Instructions for the task: Keep only those lines of the records that include the string "groups".

Extracted information:
···

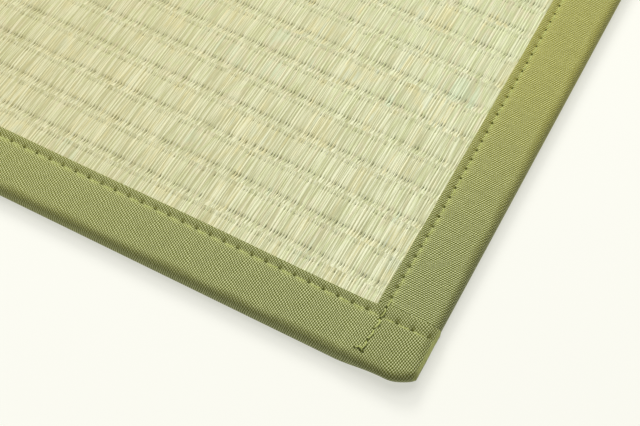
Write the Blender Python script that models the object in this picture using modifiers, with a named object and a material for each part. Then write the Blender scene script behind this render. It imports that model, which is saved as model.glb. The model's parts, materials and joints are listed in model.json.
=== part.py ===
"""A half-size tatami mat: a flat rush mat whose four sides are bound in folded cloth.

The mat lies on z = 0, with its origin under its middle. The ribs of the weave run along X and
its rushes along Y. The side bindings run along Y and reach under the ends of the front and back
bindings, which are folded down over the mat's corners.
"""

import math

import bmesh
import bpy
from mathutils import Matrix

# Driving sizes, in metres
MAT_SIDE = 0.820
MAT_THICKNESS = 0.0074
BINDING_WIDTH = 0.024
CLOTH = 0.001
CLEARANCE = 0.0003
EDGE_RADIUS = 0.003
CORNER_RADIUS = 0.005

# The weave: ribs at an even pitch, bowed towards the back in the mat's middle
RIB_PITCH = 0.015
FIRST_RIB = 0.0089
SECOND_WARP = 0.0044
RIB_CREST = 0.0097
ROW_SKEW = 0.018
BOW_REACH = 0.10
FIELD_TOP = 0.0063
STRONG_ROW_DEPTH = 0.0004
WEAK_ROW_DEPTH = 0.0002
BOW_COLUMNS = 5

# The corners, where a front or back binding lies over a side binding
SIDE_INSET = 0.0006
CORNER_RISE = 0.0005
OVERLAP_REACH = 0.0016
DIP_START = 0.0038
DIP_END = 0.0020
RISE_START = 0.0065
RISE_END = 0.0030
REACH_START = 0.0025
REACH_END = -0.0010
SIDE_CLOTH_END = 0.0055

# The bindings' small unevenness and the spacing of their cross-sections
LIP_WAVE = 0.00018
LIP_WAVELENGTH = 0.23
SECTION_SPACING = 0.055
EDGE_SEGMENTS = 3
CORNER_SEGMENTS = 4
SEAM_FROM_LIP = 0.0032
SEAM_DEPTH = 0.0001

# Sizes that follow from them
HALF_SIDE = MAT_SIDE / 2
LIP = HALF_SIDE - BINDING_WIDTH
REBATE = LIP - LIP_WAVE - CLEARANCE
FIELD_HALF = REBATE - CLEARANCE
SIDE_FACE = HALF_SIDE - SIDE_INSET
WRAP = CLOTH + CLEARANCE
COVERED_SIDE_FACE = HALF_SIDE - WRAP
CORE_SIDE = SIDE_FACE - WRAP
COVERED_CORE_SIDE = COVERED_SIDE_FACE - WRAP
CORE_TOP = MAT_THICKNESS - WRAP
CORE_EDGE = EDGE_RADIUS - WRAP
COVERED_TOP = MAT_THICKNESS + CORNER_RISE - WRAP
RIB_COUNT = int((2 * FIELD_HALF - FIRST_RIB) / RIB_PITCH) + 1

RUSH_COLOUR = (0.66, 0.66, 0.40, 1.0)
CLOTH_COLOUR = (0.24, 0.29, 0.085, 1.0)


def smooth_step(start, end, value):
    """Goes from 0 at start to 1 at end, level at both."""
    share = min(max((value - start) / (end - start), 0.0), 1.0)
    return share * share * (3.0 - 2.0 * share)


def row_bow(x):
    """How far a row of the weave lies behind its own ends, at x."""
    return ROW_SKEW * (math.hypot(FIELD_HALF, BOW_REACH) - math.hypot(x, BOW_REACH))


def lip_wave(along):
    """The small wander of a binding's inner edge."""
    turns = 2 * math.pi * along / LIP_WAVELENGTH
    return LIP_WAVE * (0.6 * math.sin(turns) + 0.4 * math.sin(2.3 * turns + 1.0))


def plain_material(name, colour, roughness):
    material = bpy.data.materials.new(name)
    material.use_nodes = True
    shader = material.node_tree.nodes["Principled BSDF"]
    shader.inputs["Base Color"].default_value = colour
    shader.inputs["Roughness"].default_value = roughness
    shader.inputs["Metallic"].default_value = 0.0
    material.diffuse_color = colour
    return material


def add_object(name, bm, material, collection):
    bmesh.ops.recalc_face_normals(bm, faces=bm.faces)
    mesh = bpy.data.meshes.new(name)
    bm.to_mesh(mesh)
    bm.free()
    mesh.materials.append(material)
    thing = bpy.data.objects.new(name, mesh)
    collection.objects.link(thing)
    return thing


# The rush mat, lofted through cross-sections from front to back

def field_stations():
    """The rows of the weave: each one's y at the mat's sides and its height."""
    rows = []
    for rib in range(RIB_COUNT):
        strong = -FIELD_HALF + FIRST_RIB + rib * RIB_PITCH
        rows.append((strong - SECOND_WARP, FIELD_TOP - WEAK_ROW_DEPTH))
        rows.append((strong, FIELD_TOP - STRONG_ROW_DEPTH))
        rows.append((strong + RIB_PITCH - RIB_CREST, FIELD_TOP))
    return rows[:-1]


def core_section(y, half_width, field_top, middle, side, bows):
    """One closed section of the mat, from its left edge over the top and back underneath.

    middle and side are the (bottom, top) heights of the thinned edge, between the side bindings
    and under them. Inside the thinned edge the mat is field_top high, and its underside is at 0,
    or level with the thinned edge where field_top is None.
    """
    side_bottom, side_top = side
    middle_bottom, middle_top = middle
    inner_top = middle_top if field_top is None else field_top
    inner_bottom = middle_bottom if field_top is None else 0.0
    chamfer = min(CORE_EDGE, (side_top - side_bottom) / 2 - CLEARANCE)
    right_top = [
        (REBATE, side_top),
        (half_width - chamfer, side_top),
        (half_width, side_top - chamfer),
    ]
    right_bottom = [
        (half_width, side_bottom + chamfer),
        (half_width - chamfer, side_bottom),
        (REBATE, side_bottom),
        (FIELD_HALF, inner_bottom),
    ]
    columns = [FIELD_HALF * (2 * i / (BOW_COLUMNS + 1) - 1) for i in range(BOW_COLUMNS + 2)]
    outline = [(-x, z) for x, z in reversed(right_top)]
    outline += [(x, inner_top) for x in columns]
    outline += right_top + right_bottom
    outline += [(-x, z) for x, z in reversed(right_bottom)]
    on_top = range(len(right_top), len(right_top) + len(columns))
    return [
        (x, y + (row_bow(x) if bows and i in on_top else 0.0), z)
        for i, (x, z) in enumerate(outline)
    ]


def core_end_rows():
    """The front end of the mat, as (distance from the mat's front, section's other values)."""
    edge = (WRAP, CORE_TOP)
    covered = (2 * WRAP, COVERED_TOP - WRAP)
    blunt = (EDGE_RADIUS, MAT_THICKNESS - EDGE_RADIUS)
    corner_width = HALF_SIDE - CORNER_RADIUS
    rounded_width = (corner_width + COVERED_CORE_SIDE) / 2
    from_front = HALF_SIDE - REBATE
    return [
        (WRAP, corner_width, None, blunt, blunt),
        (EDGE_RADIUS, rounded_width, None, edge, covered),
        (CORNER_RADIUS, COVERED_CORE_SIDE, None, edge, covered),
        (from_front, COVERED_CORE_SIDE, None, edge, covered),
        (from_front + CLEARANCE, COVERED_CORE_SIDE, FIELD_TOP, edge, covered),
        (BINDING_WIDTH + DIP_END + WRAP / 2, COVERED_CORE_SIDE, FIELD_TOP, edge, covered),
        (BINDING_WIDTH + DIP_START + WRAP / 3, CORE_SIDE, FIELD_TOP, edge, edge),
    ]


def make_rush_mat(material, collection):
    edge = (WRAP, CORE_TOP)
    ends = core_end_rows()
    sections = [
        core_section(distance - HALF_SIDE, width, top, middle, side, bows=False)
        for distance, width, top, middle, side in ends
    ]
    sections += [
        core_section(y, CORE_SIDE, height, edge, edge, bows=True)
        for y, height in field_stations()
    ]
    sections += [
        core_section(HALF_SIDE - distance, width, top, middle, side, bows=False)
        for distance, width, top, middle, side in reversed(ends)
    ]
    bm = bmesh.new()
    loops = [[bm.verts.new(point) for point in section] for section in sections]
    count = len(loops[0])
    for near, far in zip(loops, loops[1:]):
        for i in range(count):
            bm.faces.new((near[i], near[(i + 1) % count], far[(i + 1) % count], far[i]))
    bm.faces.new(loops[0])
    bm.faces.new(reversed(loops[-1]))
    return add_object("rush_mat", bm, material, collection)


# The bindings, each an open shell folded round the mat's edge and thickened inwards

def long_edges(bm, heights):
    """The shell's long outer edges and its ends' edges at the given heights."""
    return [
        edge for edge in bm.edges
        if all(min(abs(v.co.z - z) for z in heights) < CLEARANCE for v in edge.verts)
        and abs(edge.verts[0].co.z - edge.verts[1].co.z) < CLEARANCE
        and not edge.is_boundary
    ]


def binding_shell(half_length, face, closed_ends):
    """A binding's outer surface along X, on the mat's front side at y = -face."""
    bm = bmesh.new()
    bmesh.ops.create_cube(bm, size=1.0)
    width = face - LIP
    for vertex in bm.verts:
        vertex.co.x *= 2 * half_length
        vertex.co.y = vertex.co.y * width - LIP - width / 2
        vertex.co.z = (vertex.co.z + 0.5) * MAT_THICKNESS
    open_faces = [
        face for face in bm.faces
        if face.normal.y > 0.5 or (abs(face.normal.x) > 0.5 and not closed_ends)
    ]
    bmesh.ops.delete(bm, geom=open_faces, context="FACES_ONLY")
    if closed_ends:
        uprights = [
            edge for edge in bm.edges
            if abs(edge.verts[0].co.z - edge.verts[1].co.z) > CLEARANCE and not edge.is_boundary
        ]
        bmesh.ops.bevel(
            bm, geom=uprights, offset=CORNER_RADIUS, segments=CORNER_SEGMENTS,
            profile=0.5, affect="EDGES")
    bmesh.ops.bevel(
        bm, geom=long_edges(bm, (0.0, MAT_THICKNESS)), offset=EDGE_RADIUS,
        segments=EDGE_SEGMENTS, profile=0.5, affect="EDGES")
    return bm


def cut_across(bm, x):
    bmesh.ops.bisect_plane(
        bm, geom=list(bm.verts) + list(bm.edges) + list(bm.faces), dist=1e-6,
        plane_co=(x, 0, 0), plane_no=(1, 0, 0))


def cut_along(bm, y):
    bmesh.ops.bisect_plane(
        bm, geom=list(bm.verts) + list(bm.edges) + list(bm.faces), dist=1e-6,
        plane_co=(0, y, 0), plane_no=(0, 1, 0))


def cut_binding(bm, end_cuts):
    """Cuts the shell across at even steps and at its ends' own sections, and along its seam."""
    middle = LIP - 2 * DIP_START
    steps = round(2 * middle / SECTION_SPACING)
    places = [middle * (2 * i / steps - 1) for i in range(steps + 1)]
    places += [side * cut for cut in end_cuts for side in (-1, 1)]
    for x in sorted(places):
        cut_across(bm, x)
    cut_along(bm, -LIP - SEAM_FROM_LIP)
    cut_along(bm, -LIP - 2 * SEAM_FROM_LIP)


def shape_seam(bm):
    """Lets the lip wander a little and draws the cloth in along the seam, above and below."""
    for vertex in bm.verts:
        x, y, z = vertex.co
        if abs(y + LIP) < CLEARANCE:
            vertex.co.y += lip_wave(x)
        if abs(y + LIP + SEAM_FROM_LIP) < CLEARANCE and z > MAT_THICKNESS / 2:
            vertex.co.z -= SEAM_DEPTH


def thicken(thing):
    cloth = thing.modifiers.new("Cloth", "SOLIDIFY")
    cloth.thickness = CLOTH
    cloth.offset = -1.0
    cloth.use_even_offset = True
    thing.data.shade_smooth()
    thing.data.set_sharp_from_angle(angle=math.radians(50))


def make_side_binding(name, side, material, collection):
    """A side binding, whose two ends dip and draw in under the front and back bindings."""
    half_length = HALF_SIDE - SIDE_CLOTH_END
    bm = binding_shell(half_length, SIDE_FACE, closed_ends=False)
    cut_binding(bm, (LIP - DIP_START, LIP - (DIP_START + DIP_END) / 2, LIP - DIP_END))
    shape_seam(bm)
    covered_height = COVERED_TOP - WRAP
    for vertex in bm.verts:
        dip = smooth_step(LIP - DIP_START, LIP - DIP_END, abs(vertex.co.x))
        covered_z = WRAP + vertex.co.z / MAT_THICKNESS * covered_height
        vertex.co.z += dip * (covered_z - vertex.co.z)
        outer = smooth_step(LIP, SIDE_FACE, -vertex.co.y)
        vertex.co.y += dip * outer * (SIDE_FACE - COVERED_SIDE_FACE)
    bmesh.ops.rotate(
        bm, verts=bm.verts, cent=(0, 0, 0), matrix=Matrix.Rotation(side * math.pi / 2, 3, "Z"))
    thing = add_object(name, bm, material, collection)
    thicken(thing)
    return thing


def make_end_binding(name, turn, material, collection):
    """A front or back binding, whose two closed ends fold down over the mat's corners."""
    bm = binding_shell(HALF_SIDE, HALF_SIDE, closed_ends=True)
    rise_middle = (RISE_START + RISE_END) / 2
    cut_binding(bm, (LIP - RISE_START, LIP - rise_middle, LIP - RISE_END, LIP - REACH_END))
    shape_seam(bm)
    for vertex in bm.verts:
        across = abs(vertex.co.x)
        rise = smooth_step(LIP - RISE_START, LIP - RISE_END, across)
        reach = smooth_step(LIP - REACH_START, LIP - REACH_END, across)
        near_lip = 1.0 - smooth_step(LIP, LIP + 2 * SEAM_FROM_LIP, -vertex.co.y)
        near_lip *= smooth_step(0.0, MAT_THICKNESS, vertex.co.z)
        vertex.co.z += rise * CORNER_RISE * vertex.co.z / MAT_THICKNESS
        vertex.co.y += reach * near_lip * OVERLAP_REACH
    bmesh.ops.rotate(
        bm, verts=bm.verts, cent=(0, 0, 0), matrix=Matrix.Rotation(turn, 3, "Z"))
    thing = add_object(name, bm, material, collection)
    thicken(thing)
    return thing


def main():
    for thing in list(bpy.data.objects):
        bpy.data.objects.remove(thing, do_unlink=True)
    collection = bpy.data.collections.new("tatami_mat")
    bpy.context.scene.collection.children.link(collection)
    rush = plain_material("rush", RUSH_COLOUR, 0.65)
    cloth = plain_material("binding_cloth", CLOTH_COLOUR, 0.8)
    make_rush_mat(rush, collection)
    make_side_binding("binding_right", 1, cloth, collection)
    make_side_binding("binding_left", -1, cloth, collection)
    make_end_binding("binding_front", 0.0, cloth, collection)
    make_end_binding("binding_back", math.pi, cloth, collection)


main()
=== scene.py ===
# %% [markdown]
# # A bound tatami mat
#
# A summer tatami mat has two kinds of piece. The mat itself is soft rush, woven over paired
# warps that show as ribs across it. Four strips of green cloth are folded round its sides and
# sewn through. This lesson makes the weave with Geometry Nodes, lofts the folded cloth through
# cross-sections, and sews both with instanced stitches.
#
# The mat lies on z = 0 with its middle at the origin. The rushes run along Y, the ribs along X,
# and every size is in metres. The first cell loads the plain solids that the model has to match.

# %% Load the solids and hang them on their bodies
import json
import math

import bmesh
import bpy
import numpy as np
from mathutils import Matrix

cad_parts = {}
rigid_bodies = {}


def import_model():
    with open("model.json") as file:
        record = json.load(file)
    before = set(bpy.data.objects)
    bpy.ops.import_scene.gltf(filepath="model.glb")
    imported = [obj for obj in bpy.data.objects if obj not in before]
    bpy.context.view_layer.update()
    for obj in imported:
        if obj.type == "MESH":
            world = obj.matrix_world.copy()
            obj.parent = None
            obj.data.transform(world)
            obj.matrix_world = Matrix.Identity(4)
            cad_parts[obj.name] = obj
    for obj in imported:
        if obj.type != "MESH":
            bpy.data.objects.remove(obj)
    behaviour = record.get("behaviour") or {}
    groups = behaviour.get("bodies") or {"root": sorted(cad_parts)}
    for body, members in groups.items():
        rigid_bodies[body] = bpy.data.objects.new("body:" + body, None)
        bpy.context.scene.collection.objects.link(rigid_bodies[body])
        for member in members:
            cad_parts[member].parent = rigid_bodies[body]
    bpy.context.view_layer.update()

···

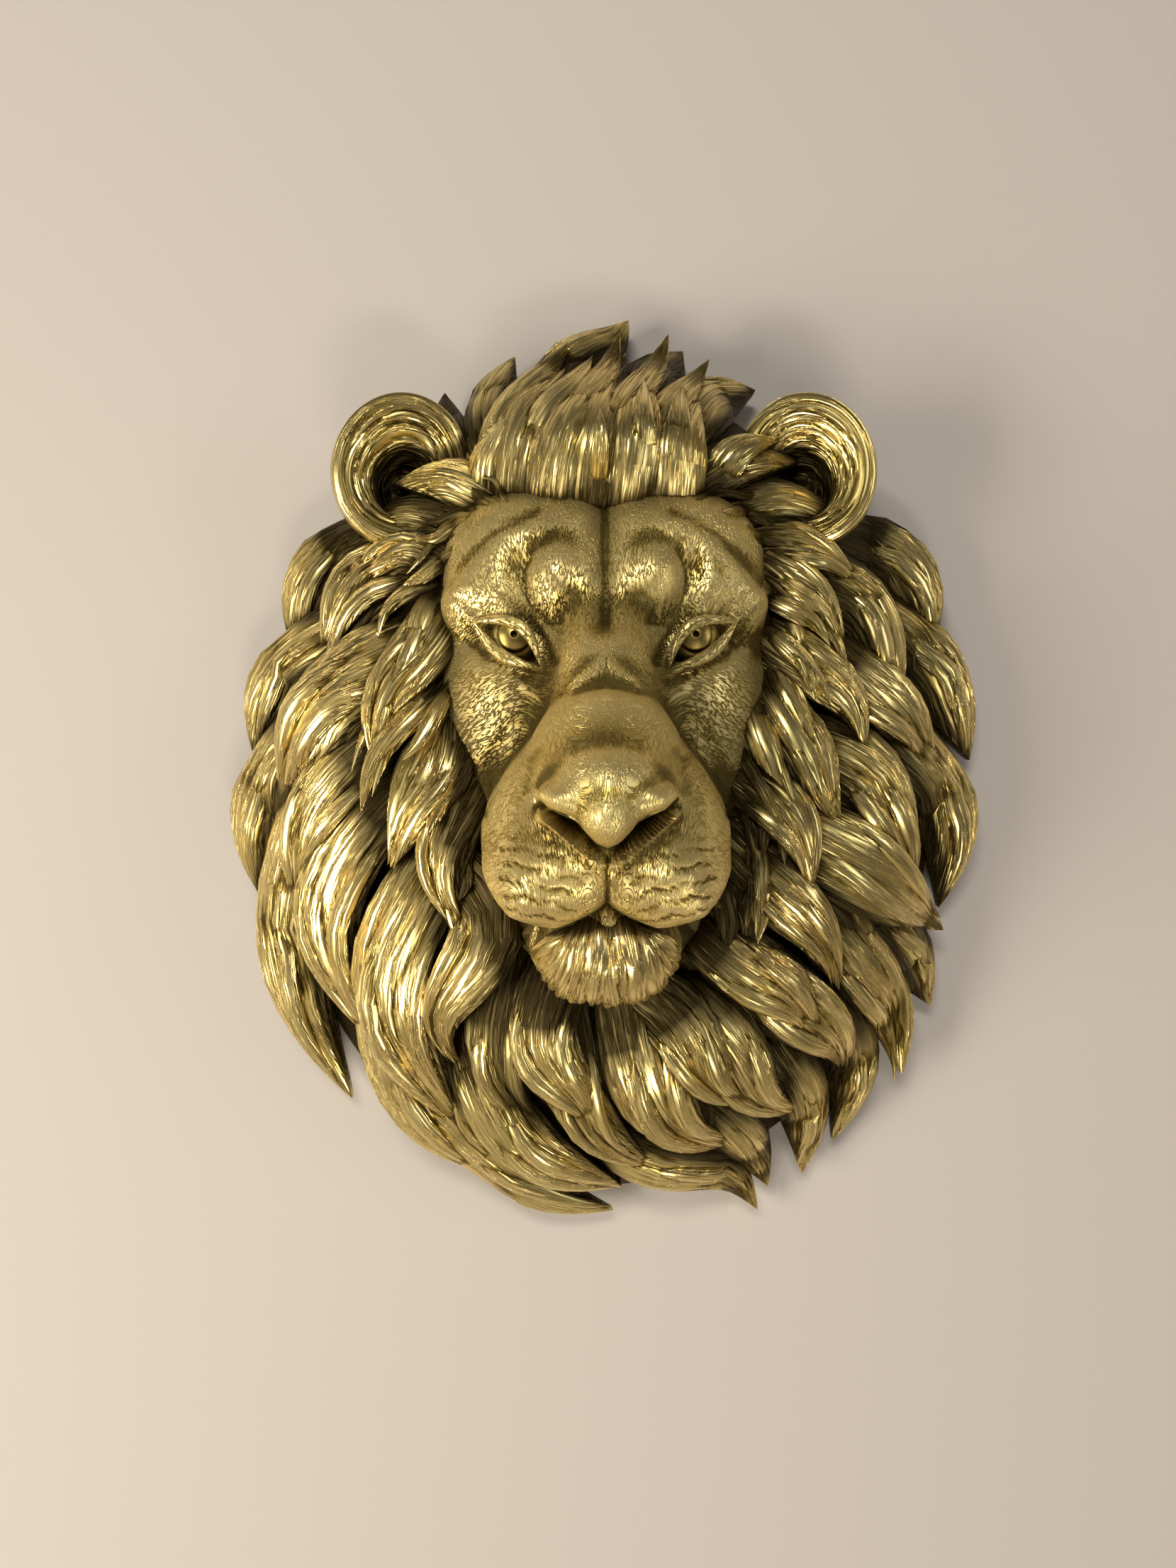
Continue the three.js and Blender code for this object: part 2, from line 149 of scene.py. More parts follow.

···

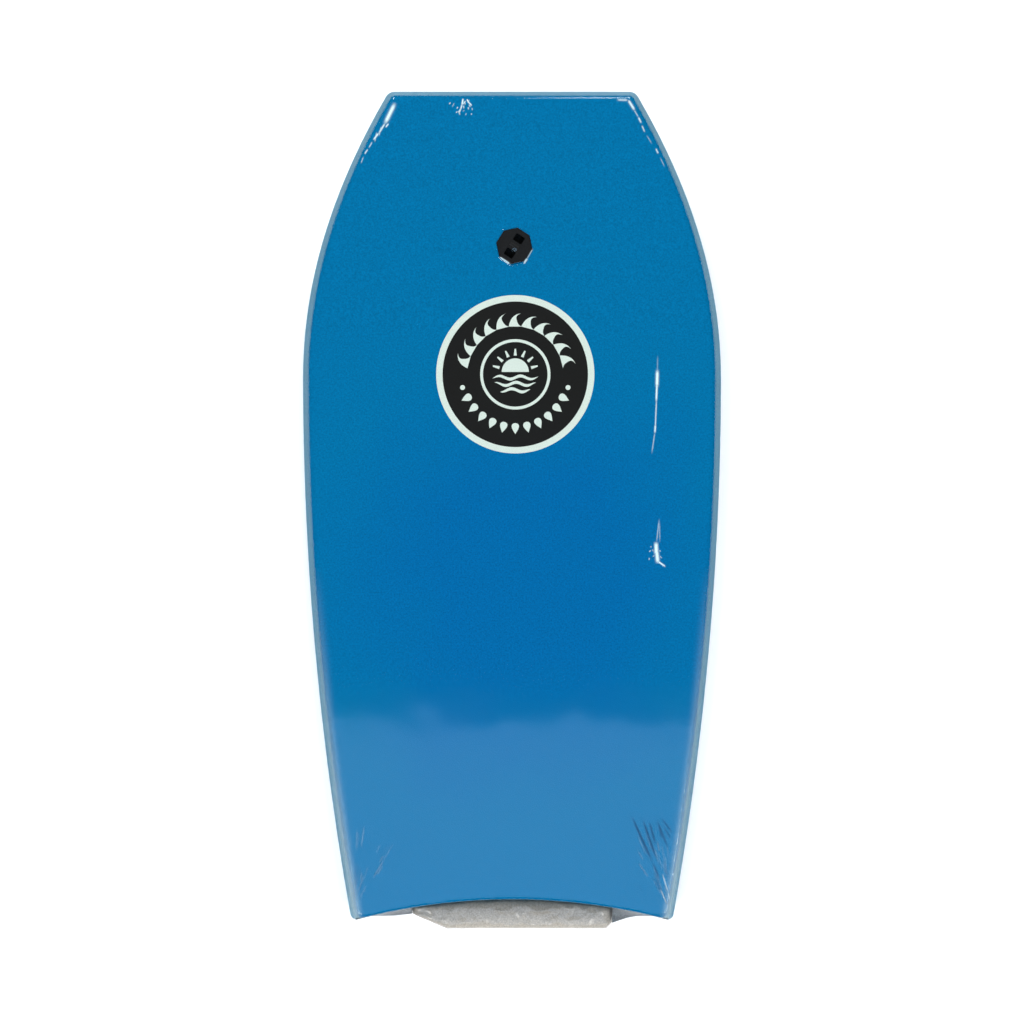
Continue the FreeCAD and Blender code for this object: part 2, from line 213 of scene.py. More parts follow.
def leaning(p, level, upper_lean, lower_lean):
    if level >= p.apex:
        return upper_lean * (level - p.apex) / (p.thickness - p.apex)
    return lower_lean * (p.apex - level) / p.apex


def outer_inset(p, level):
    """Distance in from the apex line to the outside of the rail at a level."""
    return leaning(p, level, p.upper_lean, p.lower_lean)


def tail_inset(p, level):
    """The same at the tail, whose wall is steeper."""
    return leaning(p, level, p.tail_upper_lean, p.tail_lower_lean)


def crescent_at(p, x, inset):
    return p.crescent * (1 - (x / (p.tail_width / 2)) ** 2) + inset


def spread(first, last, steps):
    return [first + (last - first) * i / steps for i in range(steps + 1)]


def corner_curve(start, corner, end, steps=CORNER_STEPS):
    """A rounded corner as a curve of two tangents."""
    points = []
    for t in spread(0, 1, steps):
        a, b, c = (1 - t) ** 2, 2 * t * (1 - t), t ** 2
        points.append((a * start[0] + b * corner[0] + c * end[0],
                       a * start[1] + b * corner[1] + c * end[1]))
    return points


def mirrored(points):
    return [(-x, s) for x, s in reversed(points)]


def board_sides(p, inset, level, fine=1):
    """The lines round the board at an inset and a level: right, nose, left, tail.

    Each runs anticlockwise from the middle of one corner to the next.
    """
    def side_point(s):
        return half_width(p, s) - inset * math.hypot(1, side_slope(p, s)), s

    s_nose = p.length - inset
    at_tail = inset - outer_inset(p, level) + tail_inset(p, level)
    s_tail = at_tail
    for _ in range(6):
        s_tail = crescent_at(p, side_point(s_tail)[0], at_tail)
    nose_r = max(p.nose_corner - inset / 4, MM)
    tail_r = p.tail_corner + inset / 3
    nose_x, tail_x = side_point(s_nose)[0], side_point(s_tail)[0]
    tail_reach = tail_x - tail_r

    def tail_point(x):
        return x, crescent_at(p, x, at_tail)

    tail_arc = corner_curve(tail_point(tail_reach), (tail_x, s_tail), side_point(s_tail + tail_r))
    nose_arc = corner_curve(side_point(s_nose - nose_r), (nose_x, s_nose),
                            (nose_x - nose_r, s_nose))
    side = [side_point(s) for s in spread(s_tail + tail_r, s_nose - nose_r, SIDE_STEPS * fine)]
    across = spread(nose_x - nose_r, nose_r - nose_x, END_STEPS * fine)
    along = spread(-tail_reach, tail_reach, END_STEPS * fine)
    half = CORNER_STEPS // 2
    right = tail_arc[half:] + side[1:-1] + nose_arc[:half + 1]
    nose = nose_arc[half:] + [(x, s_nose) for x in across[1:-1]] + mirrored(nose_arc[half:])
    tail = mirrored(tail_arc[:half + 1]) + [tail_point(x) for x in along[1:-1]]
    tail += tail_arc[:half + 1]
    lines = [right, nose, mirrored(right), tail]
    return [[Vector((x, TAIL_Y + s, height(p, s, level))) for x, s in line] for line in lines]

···

Task output:
    groups = behaviour.get("bodies") or {"root": sorted(cad_parts)}
    for body, members in groups.items():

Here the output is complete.